*Supplied information*.
(begin)

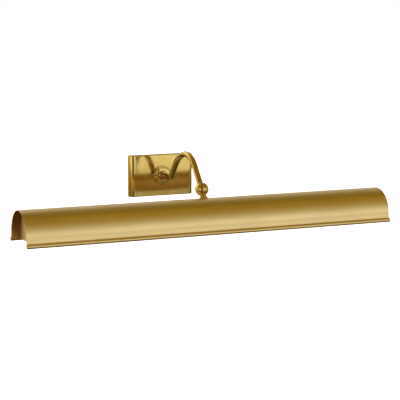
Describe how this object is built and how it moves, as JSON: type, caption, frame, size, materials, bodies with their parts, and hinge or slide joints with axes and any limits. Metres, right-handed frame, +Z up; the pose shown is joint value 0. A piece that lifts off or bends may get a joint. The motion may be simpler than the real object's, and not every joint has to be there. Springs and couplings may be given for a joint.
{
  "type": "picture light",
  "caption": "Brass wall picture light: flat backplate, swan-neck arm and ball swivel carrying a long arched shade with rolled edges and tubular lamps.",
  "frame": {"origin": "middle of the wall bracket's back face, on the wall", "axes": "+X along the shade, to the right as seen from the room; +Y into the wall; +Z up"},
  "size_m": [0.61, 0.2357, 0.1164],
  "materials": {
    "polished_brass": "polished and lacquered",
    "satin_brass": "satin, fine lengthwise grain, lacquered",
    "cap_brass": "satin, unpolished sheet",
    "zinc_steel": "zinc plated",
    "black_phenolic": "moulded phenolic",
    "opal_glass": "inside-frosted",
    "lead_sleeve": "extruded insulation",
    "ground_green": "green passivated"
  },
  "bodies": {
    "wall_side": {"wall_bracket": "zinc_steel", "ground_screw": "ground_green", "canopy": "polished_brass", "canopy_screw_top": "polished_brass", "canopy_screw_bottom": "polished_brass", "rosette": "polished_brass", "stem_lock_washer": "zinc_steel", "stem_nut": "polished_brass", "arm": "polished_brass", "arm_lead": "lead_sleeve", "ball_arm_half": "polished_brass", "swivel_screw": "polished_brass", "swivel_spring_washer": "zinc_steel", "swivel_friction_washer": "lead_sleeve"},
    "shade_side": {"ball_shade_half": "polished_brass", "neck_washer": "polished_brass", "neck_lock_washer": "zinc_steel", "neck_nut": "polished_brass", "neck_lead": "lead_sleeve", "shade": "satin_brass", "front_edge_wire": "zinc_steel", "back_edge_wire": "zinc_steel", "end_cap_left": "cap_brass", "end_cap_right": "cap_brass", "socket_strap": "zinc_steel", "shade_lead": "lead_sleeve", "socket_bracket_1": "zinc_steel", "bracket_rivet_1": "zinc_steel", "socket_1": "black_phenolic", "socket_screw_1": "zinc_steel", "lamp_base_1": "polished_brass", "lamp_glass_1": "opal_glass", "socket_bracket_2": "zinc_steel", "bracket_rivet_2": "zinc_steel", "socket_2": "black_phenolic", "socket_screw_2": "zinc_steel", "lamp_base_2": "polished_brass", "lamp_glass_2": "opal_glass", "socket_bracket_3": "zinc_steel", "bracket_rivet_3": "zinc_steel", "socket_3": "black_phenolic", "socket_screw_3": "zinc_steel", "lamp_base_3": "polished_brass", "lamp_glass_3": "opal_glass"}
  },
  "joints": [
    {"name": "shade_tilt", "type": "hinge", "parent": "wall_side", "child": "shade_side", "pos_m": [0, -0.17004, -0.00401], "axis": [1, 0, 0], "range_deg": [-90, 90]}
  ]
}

(end)

*Do this*. Make an exact copy of every line in the data.

*Response below*.
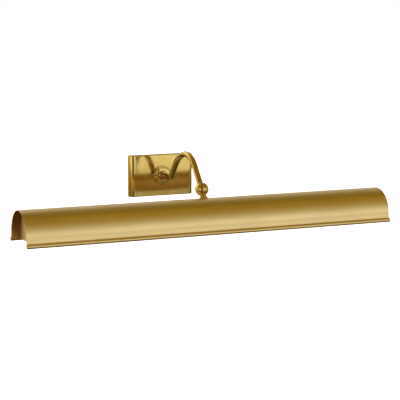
Describe how this object is built and how it moves, as JSON: type, caption, frame, size, materials, bodies with their parts, and hinge or slide joints with axes and any limits. Metres, right-handed frame, +Z up; the pose shown is joint value 0. A piece that lifts off or bends may get a joint. The motion may be simpler than the real object's, and not every joint has to be there. Springs and couplings may be given for a joint.
{
  "type": "picture light",
  "caption": "Brass wall picture light: flat backplate, swan-neck arm and ball swivel carrying a long arched shade with rolled edges and tubular lamps.",
  "frame": {"origin": "middle of the wall bracket's back face, on the wall", "axes": "+X along the shade, to the right as seen from the room; +Y into the wall; +Z up"},
  "size_m": [0.61, 0.2357, 0.1164],
  "materials": {
    "polished_brass": "polished and lacquered",
    "satin_brass": "satin, fine lengthwise grain, lacquered",
    "cap_brass": "satin, unpolished sheet",
    "zinc_steel": "zinc plated",
    "black_phenolic": "moulded phenolic",
    "opal_glass": "inside-frosted",
    "lead_sleeve": "extruded insulation",
    "ground_green": "green passivated"
  },
  "bodies": {
    "wall_side": {"wall_bracket": "zinc_steel", "ground_screw": "ground_green", "canopy": "polished_brass", "canopy_screw_top": "polished_brass", "canopy_screw_bottom": "polished_brass", "rosette": "polished_brass", "stem_lock_washer": "zinc_steel", "stem_nut": "polished_brass", "arm": "polished_brass", "arm_lead": "lead_sleeve", "ball_arm_half": "polished_brass", "swivel_screw": "polished_brass", "swivel_spring_washer": "zinc_steel", "swivel_friction_washer": "lead_sleeve"},
    "shade_side": {"ball_shade_half": "polished_brass", "neck_washer": "polished_brass", "neck_lock_washer": "zinc_steel", "neck_nut": "polished_brass", "neck_lead": "lead_sleeve", "shade": "satin_brass", "front_edge_wire": "zinc_steel", "back_edge_wire": "zinc_steel", "end_cap_left": "cap_brass", "end_cap_right": "cap_brass", "socket_strap": "zinc_steel", "shade_lead": "lead_sleeve", "socket_bracket_1": "zinc_steel", "bracket_rivet_1": "zinc_steel", "socket_1": "black_phenolic", "socket_screw_1": "zinc_steel", "lamp_base_1": "polished_brass", "lamp_glass_1": "opal_glass", "socket_bracket_2": "zinc_steel", "bracket_rivet_2": "zinc_steel", "socket_2": "black_phenolic", "socket_screw_2": "zinc_steel", "lamp_base_2": "polished_brass", "lamp_glass_2": "opal_glass", "socket_bracket_3": "zinc_steel", "bracket_rivet_3": "zinc_steel", "socket_3": "black_phenolic", "socket_screw_3": "zinc_steel", "lamp_base_3": "polished_brass", "lamp_glass_3": "opal_glass"}
  },
  "joints": [
    {"name": "shade_tilt", "type": "hinge", "parent": "wall_side", "child": "shade_side", "pos_m": [0, -0.17004, -0.00401], "axis": [1, 0, 0], "range_deg": [-90, 90]}
  ]
}